Поплавский, не порывая окончательно с живописью, осваивает в Берлине тот вид не всегда художественной (хотя и не всегда научной) прозы, которая называется искусствоведческой. Он ходит на выставки, берет интервью у художников и пишет большую статью о русской выставке в галерее Ван Димена. Позднее (с открытием журнала «Числа») он нашел трибуну для своих искусствоведческих идей и наблюдений, научился кратко их формулировать.
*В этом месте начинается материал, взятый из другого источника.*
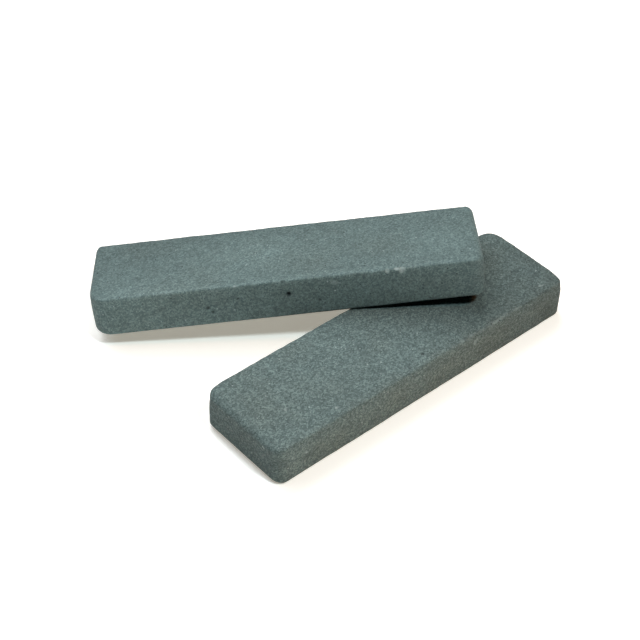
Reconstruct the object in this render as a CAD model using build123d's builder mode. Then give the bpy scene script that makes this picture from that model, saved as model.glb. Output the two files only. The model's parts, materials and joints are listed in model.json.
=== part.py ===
"""A pair of pocket sharpening whetstones for carving knives and gouges.

Each stone is one solid bar of bonded abrasive. The lower stone lies flat. The upper stone leans across
it: its underside bears on the lower stone's back top edge, and the back corner of its left end stands
on the ground. All sizes are in millimetres. +X runs along the lower stone, +Y points to the side that
the upper stone leans towards, +Z points up, and the origin is the middle of the lower stone's underside.
"""

import os
from math import asin, atan2, cos, degrees, hypot, radians, sin

from build123d import *

# Lower stone, lying flat
lower_length = 105.0
lower_width = 29.5
lower_thickness = 12.4
lower_corner_radius = 3.3

# Upper stone, leaning: a little longer and a little thinner
upper_length = 106.5
upper_width = 29.5
upper_thickness = 11.6
upper_corner_radius = 4.0

# Wear, the same on both stones
edge_radius = 0.8  # rounding along the top and bottom edges
end_radius = 2.5  # heavier rounding over the two ends

# How the upper stone lies on the lower one
turn_angle = 38.5  # its length is turned this far clockwise from the lower stone's, seen from above
shift_along = -7.0  # its middle is this far along +X from the lower stone's middle
reach_behind = 21.0  # its middle is this far down its own underside from the line where it bears
stone_clearance = 0.1  # between its underside and the edge that it bears on

# The underside slopes down from the bearing edge to its back left corner, the foot. The bearing edge is
# an arc about a line that is edge_radius inside the lower stone's back and top faces.
turn = radians(turn_angle)
foot_run = upper_length / 2 - upper_corner_radius
foot_side = upper_width / 2 - upper_corner_radius
foot_distance = reach_behind + foot_run * sin(turn) + foot_side * cos(turn) + upper_corner_radius
slope_run = foot_distance - edge_radius
slope_lift = edge_radius + stone_clearance + edge_radius
slope_drop = lower_thickness - edge_radius - edge_radius
lean = asin(slope_drop / hypot(slope_run, slope_lift)) + atan2(slope_lift, slope_run)

# The two underside planes, each with its origin at the middle of the stone's underside
lower_seat = Plane.XY
bearing_y = lower_width / 2 - edge_radius + (edge_radius + stone_clearance) * sin(lean)
bearing_z = lower_thickness - edge_radius + (edge_radius + stone_clearance) * cos(lean)
upper_seat = Plane(
    origin=(
        shift_along,
        bearing_y + reach_behind * cos(lean),
        bearing_z - reach_behind * sin(lean),
    ),
    x_dir=(cos(turn), -sin(turn) * cos(lean), sin(turn) * sin(lean)),
    z_dir=(0, sin(lean), cos(lean)),
)


def worn_bar(seat, length, width, thickness, corner_radius):
    """One stone standing on its seat plane: rounded in plan, eased all round, and worn over its ends."""
    rise = Axis(seat.origin, seat.z_dir)
    side = Plane(
        origin=seat.origin + seat.z_dir * (thickness / 2),
        x_dir=seat.x_dir,
        z_dir=seat.y_dir,
    )
    with BuildSketch(seat) as plan:
        RectangleRounded(length, width, corner_radius)
    extrude(plan.sketch, amount=thickness)
    broad_faces = faces().sort_by(rise)
    fillet(broad_faces[0].edges() + broad_faces[-1].edges(), edge_radius)
    with BuildSketch(side) as profile:
        RectangleRounded(length, thickness, end_radius)
    extrude(profile.sketch, amount=width / 2, both=True, mode=Mode.INTERSECT)


with BuildPart() as lower_stone:
    worn_bar(lower_seat, lower_length, lower_width, lower_thickness, lower_corner_radius)
lower_stone.part.label = "lower_stone"

with BuildPart() as upper_stone:
    worn_bar(upper_seat, upper_length, upper_width, upper_thickness, upper_corner_radius)
upper_stone.part.label = "upper_stone"

os.makedirs("parts", exist_ok=True)
export_step(lower_stone.part, "parts/lower_stone.step")
export_step(upper_stone.part, "parts/upper_stone.step")
print(f"The upper stone leans at {degrees(lean):.2f} degrees.")
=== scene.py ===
"""Looks for a leaning pair of pocket sharpening whetstones.

Two bars of vitrified silicon carbide grit: a coarser one lies flat and a finer one leans across its
back edge. Each bar's surface is one closed shell of numpy arrays, worked out in the bar's own axes in
millimetres and then laid on the seat that its CAD node gives. The frame is in metres, +Z up.
"""

import json
import logging
import math
from dataclasses import dataclass
from enum import Enum
from itertools import product

import bpy
import numpy as np
from mathutils import Matrix, Vector

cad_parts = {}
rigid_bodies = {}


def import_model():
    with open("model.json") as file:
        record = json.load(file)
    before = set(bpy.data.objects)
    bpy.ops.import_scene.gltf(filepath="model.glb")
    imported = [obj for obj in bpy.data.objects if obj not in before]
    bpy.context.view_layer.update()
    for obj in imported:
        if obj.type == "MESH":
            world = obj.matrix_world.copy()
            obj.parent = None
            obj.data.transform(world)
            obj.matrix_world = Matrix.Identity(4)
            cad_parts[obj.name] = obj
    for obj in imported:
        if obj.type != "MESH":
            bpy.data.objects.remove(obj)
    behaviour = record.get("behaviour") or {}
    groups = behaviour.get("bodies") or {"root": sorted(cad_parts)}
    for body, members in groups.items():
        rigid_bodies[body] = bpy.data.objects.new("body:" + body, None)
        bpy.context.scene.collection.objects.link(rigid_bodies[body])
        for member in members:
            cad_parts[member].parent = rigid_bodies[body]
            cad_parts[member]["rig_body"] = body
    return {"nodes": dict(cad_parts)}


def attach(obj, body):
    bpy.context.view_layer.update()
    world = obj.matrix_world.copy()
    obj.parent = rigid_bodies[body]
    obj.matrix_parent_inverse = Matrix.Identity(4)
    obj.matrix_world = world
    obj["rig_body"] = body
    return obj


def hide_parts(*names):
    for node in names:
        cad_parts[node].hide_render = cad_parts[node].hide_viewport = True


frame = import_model()

log = logging.getLogger("whetstones")

MM = 0.001  # metres in a millimetre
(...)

Он походя отмечает интересные работы «Сергея Шаршуна, вещи которого, нарочито упрощенные в смысле композиции, полны нежнейших фактур и тонкого чувства „valeur'ов“ и написаны с чрезвычайной любовью».
После свержения всех и всяческих канонов в искусстве неизмеримо выросла роль искусствоведов и критиков, которым удается на пустом месте создавать и ниспровергать репутации, обогащать и разорять творцов. Профессия искусствоведа давно стала модной (уже у Ильфа и Петрова есть бывший полицейский, ставший искусствоведом). Лично я впервые обнаружил этот взлет профессии в молодости, странствуя автостопом по городам Польши. Знакомясь в магазине с хорошенькой продавщицей, я неизменно слышал от нее, что она тут, за прилавком, временно, а вообще-то она учится на «хисторика штуки» (то есть историка искусства). Меня удивляло тогда количество этой «штуки», которой хватало на всех продавщиц Варшавы и Кракова. В России тогда «хисториков штуки» было меньше, зато существовало уникальное понятие «искусствовед в штатском». Оно было освящено пореволюционной традицией. Скажем, видный «искусствовед в штатском» О. М. Брик украшает ныне «Энциклопедию русского авангарда».
В Берлине Поплавский и Терешкович подружились с двадцатипятилетним киевлянином Минчиным. Абрам Минчин оформлял в Берлине спектакли еврейского театра и писал картины. В 1926 году он перебрался в Париж, выставлял картины в галерее Манто вместе с Виктором Бартом и Морисом Блюмом, а к 1929 году у молодого художника обострился туберкулез. Маршан Манто и коллекционер Гимпель помогли ему перебраться в Ла-Гард под Тулоном, к теплу и к морю. Там он протянул еще два года и умер в возрасте Христа от инфаркта, не кончив свой холст «Холм с красными цветами». Минчин пользовался любовью и у молодых друзей-парижан, и у прожженных торговцев картинами. Журнал «Числа» прощался с Минчиным статьей Бориса Поплавского:
«Совершенно свой мир являл он очам, целый свой Париж написал он на множестве холстов. Париж, в котором я много охотнее жил бы, чем в Париже Утрилло, условном и однообразном, хотя и безошибочно-механично-удачно-живописном. Посредством необычайно редкого соединения реализма и фантастичности Минчину удавалось писать парижские закаты или даже нереальные ночные освещения так, что ангелы, изображать которых он так любил, демоны, куклы, арлекины и клоуны сами собою рождались из сияния и движения атмосферы его картин, раньше всего и прежде всего необыкновенно реальных. Минчин, столь глубокомысленно изучавший старинных мастеров, особенно Рембрандта, Греко и Клода Лоррена, вовсе не боялся „трудных“ освещений, которых так тщательно избегают иные молодые художники. Вечер парижский, с необычайной сложностью его свечений и первых уличных теней, был одной из любимых тем, а также интерьеры, освещенные сиянием облаков и призрачным светом настольной лампы. Все живет в этих интерьерах. Минчин вообще не признавал существования неодушевленных вещей, стулья, лампы, куклы и букеты — все у него движущееся, живое, дышащее, кажется, что он освобождал всех скованных в вещах духов и ангелов.
Еще одна „нюшка“ Пинхуса Кременя
От Минчина остался огромный цветовой мир, где не только редкостное и высокое дарование, но исключительная личность, столько поработавшая, чтобы раскрыть что-то, невидимое мертвым нашим очам. Раскрывая свой мир, Минчин раскрыл себя, и еще немало времени пройдет, пока мы поймем, как много мы его глазами увидели…».